EXERCISE DESCRIPTION:
Among the lines of data below, reproduce only those from the one with "from a solid." through the one with "if empty is", exactly as they stand, both ends included.
PROVIDED DATA start
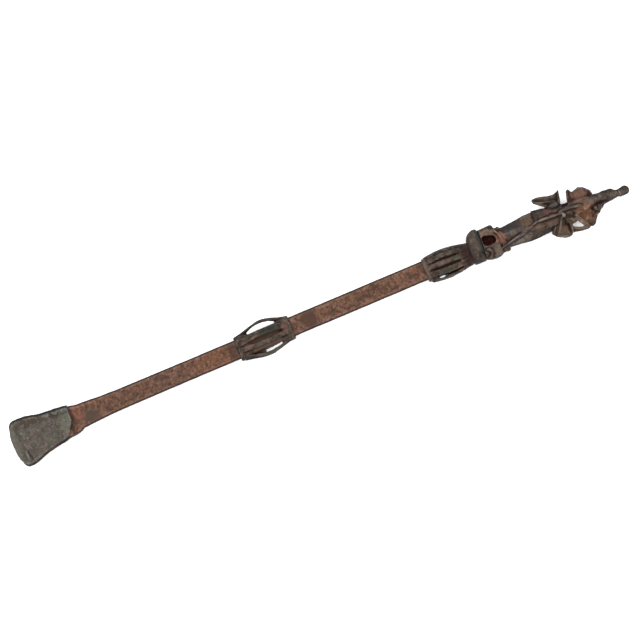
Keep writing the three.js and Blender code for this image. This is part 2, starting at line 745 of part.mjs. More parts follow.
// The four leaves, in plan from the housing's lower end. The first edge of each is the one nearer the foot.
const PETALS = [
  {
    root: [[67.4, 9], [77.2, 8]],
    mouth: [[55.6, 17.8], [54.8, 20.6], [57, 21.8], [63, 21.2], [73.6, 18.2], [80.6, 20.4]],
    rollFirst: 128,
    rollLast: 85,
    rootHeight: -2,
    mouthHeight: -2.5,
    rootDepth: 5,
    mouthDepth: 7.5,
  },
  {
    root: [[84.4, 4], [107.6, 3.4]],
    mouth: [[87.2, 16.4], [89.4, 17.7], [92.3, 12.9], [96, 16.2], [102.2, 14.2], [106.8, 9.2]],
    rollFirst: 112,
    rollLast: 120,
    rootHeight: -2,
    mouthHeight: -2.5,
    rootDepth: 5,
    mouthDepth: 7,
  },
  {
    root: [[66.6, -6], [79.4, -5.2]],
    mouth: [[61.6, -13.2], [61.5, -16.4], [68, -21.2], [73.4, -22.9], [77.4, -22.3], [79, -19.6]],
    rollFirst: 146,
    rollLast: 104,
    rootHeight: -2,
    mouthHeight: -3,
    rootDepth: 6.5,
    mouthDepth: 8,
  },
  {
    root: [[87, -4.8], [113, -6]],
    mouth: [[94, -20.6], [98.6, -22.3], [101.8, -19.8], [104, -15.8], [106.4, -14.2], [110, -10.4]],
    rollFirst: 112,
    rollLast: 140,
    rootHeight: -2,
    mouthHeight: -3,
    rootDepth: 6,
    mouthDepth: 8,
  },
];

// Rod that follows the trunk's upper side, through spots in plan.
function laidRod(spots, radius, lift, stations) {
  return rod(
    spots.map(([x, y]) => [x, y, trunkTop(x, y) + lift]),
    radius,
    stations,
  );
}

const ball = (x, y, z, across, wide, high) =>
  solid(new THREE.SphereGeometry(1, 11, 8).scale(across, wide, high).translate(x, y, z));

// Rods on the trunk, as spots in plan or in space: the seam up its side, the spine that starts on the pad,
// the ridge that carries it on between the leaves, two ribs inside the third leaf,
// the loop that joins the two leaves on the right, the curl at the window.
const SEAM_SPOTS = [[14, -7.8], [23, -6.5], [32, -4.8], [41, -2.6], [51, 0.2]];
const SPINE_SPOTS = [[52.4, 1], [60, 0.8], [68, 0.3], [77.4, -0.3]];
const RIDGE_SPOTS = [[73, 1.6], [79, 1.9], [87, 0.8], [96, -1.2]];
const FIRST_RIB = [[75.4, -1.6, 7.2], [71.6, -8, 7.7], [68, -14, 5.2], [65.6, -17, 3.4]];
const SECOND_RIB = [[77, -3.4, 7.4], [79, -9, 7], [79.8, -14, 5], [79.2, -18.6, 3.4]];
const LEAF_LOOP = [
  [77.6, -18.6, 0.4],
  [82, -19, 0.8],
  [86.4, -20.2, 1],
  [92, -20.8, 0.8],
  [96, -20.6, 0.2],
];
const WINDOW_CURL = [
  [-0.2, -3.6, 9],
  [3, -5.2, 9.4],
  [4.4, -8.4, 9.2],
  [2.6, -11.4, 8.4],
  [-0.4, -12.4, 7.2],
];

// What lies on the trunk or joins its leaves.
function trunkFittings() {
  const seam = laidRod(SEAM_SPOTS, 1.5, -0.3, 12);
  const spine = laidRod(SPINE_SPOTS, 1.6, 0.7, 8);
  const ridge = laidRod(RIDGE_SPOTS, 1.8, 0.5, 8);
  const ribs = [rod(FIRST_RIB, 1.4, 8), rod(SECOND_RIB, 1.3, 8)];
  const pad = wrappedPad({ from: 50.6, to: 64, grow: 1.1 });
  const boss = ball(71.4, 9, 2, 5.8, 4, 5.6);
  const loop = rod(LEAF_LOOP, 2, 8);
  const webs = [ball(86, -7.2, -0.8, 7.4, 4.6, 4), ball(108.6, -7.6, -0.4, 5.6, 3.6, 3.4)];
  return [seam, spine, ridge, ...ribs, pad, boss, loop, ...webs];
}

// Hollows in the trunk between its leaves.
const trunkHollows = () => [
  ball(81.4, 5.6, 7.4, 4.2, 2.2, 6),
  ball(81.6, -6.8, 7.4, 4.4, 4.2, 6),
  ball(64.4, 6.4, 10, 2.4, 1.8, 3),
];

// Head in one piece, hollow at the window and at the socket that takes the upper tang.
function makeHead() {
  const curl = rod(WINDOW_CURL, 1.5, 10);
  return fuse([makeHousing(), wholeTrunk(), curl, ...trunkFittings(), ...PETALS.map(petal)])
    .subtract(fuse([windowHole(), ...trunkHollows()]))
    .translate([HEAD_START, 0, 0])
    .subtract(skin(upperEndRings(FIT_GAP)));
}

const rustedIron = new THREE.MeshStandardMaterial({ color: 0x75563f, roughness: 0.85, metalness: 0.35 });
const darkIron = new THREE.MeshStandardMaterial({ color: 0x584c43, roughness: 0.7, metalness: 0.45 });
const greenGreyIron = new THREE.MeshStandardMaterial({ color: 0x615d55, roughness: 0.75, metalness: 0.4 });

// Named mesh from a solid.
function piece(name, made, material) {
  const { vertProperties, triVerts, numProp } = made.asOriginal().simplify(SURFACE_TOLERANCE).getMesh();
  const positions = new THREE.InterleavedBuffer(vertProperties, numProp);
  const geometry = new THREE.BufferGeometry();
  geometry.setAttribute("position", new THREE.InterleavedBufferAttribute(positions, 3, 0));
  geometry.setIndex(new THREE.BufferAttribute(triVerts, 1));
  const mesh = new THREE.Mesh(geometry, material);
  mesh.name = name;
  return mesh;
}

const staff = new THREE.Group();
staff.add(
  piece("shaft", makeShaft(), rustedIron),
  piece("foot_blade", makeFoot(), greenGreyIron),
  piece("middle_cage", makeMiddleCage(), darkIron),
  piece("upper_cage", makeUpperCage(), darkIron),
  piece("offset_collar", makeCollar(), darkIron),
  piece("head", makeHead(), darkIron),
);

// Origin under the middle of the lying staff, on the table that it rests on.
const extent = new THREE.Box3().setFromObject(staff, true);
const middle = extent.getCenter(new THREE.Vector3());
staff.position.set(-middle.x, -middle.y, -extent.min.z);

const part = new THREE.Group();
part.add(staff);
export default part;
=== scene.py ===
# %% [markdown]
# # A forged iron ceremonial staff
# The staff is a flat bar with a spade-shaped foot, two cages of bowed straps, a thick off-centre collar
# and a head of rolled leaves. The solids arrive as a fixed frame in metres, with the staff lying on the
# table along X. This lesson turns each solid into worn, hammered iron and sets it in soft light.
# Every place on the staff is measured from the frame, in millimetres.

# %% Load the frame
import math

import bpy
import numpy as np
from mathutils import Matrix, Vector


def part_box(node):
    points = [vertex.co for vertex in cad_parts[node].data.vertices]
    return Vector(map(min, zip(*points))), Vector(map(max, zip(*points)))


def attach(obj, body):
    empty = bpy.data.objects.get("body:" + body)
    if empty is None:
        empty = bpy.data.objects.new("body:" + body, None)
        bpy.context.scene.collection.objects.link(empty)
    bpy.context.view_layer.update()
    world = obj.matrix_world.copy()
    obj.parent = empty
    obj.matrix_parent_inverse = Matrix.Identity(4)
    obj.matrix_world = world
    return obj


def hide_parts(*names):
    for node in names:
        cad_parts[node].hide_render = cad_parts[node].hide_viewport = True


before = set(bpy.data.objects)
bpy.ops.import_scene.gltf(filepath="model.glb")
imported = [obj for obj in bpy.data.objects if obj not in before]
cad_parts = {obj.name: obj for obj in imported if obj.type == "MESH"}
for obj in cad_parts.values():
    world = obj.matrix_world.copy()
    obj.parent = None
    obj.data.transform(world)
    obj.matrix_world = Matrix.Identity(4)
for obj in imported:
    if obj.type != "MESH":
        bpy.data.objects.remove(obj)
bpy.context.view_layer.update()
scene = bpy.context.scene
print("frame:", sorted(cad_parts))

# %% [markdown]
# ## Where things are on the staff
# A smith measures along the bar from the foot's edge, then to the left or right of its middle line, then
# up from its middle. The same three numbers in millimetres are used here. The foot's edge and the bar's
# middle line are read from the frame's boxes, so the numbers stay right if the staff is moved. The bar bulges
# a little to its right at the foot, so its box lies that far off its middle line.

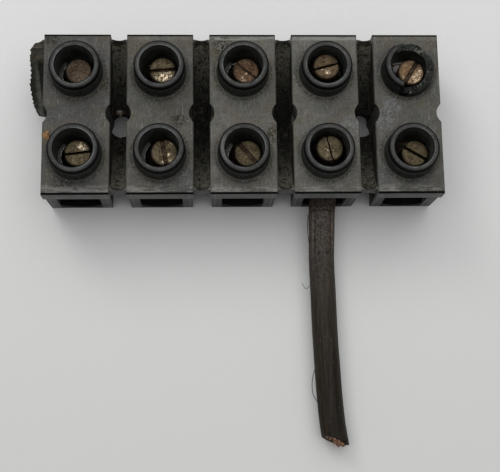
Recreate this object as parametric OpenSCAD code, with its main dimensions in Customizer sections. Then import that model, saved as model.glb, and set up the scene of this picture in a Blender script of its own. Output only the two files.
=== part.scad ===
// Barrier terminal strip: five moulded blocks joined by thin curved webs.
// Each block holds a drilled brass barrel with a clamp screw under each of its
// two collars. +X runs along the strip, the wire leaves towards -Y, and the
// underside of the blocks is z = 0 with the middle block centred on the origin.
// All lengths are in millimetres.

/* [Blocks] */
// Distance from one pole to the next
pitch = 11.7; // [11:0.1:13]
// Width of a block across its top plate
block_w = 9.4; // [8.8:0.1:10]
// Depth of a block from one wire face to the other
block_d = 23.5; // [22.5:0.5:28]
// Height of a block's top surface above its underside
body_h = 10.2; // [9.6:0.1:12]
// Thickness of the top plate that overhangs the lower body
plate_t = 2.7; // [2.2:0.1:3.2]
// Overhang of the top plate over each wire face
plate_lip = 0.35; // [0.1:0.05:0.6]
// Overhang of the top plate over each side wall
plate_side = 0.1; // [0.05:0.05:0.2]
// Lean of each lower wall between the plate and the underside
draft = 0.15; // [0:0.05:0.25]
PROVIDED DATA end
PROVIDED DATA start
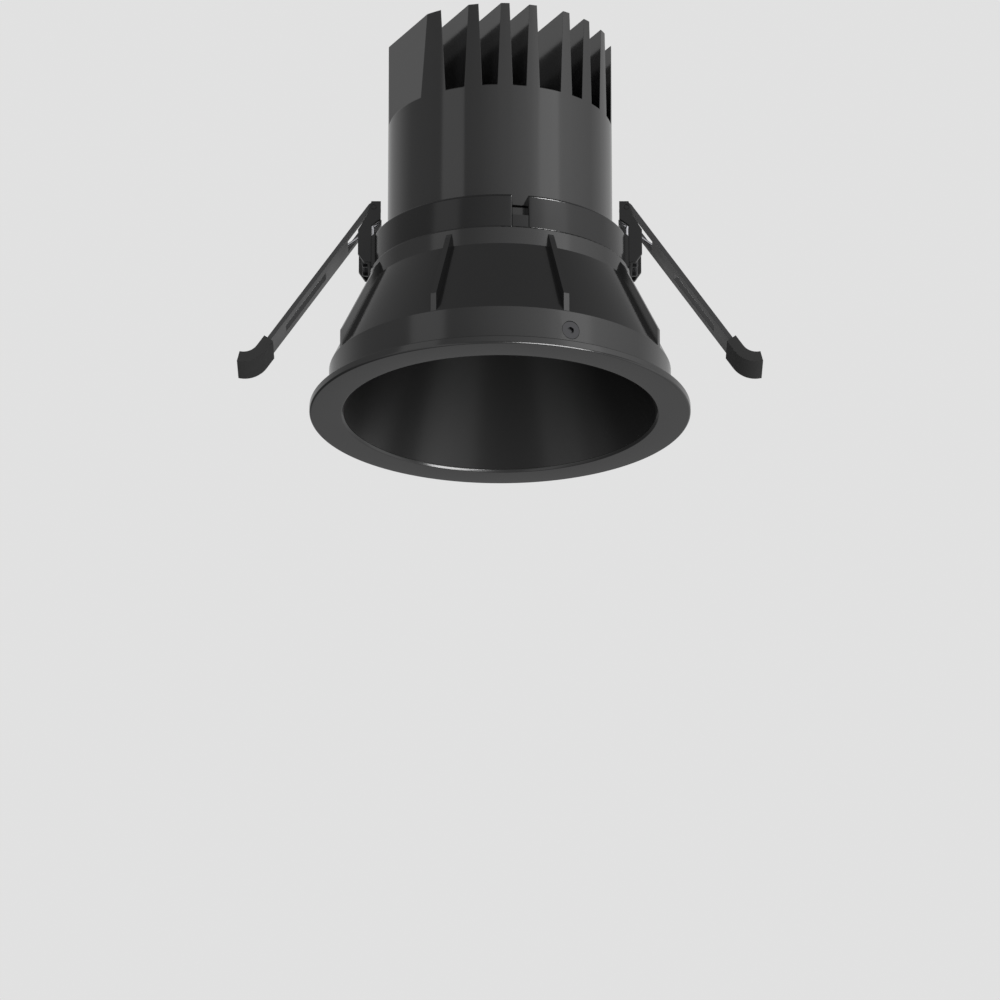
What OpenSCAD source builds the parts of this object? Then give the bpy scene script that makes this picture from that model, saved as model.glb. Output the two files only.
PROVIDED DATA end
SOLUTION FOR THIS EXERCISE:
// Named mesh from a solid.
function piece(name, made, material) {
  const { vertProperties, triVerts, numProp } = made.asOriginal().simplify(SURFACE_TOLERANCE).getMesh();
  const positions = new THREE.InterleavedBuffer(vertProperties, numProp);
  const geometry = new THREE.BufferGeometry();
  geometry.setAttribute("position", new THREE.InterleavedBufferAttribute(positions, 3, 0));
  geometry.setIndex(new THREE.BufferAttribute(triVerts, 1));
  const mesh = new THREE.Mesh(geometry, material);
  mesh.name = name;
  return mesh;
}

const staff = new THREE.Group();
staff.add(
  piece("shaft", makeShaft(), rustedIron),
  piece("foot_blade", makeFoot(), greenGreyIron),
  piece("middle_cage", makeMiddleCage(), darkIron),
  piece("upper_cage", makeUpperCage(), darkIron),
  piece("offset_collar", makeCollar(), darkIron),
  piece("head", makeHead(), darkIron),
);

// Origin under the middle of the lying staff, on the table that it rests on.
const extent = new THREE.Box3().setFromObject(staff, true);
const middle = extent.getCenter(new THREE.Vector3());
staff.position.set(-middle.x, -middle.y, -extent.min.z);

const part = new THREE.Group();
part.add(staff);
export default part;
=== scene.py ===
# %% [markdown]
# # A forged iron ceremonial staff
# The staff is a flat bar with a spade-shaped foot, two cages of bowed straps, a thick off-centre collar
# and a head of rolled leaves. The solids arrive as a fixed frame in metres, with the staff lying on the
# table along X. This lesson turns each solid into worn, hammered iron and sets it in soft light.
# Every place on the staff is measured from the frame, in millimetres.

# %% Load the frame
import math

import bpy
import numpy as np
from mathutils import Matrix, Vector


def part_box(node):
    points = [vertex.co for vertex in cad_parts[node].data.vertices]
    return Vector(map(min, zip(*points))), Vector(map(max, zip(*points)))


def attach(obj, body):
    empty = bpy.data.objects.get("body:" + body)
    if empty is None:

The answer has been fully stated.